*What needs to be done*
Search the data for the word "which". Reproduce every line where it is found.

*Data extract*
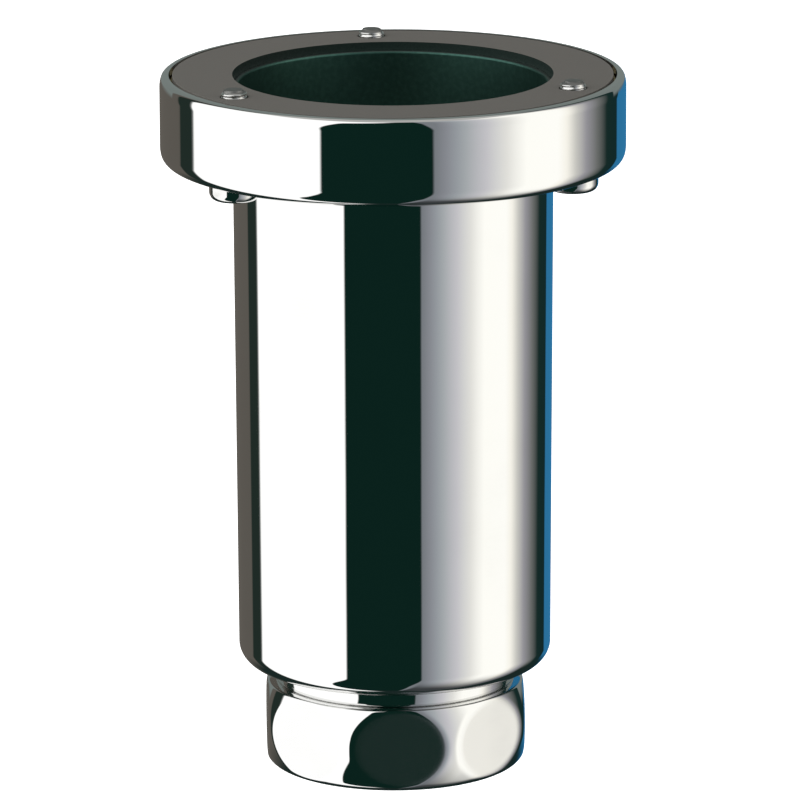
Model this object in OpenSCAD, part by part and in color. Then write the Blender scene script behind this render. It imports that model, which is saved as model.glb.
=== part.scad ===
// Vertical bell trap for a waste outlet: a polished metal cup that is bolted up under a bowl by its flange.
// Water drops into the cup, passes under the rim of a lift-out bell, and leaves through a standpipe.
// The standpipe runs down into a threaded outlet, where a coupling nut grips the tail pipe.
// Z = 0 is the face that meets the bowl, on the trap's axis. The trap hangs below it, and +Z is up.

/* [Flange] */
// Outside diameter of the flange cover
flange_d = 108; // [106:1:114]
// Height of the flange from the bowl down to the face that the screw heads press on
flange_h = 20.3; // [18:0.1:26]
// Thickness of the pressed cover, in its wall and its floor
cover_t = 2.15; // [1.6:0.05:2.4]
// Radius of the cover's lower outside edge
cover_lower_round = 2.7; // [2.6:0.1:5]
// Radius of the cover's upper outside edge
cover_rim_round = 1.2; // [0.6:0.1:1.7]
// Thickness of the flat gasket
gasket_t = 1.9; // [1.5:0.1:3]
// Gap between the gasket's edge and the cover's rim
gasket_gap = 0.85; // [0.5:0.05:1.5]
// Diameter of the opening in the gasket
mouth_d = 74.2; // [73.4:0.1:74.8]

/* [Flange screws] */
// Number of screws through the flange
screw_count = 3; // [3:1:6]
// Diameter of the circle that the screws stand on
screw_circle_d = 90; // [89:0.5:91]
// Nominal diameter of the screw thread
screw_d = 6; // [5:0.5:6]
// Height that the screw tips stand out of the gasket
screw_proud = 1.8; // [1:0.1:4]
// Angle of the first screw about the axis, from +X
screw_angle = 96.5; // [0:0.5:120]
// Diameter of a screw's round head
head_d = 11.8; // [10:0.1:12.4]
// Height of a screw head
head_h = 3.7; // [3:0.1:5]
// Radius of the lower edge of a screw head
head_round = 2; // [0.5:0.1:2.4]
// Angle at which the first screw's slot stopped when it was tightened
slot_turn = 86; // [0:1:90]
// Angle by which each next slot stopped further round
slot_turn_step = 62; // [0:1:90]

/* [Body cup] */
// Outside diameter of the cup inside the flange
body_d = 74.4; // [74.2:0.1:74.8]
// Outside diameter of the cup above its lower edge: it narrows a little on the way down
body_low_d = 73.2; // [72.8:0.1:74.2]
// Length of the cup from its lip to the outside of its floor
body_l = 138.4; // [130:0.2:180]
// Thickness of the cup's wall
body_wall = 1.5; // [1.2:0.1:2]
// Thickness of the cup's floor
body_floor = 2.5; // [2:0.1:3.5]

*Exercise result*
Model this object in OpenSCAD, part by part and in color. Then write the Blender scene script behind this render. It imports that model, which is saved as model.glb.
// Angle at which the first screw's slot stopped when it was tightened
// Angle by which each next slot stopped further round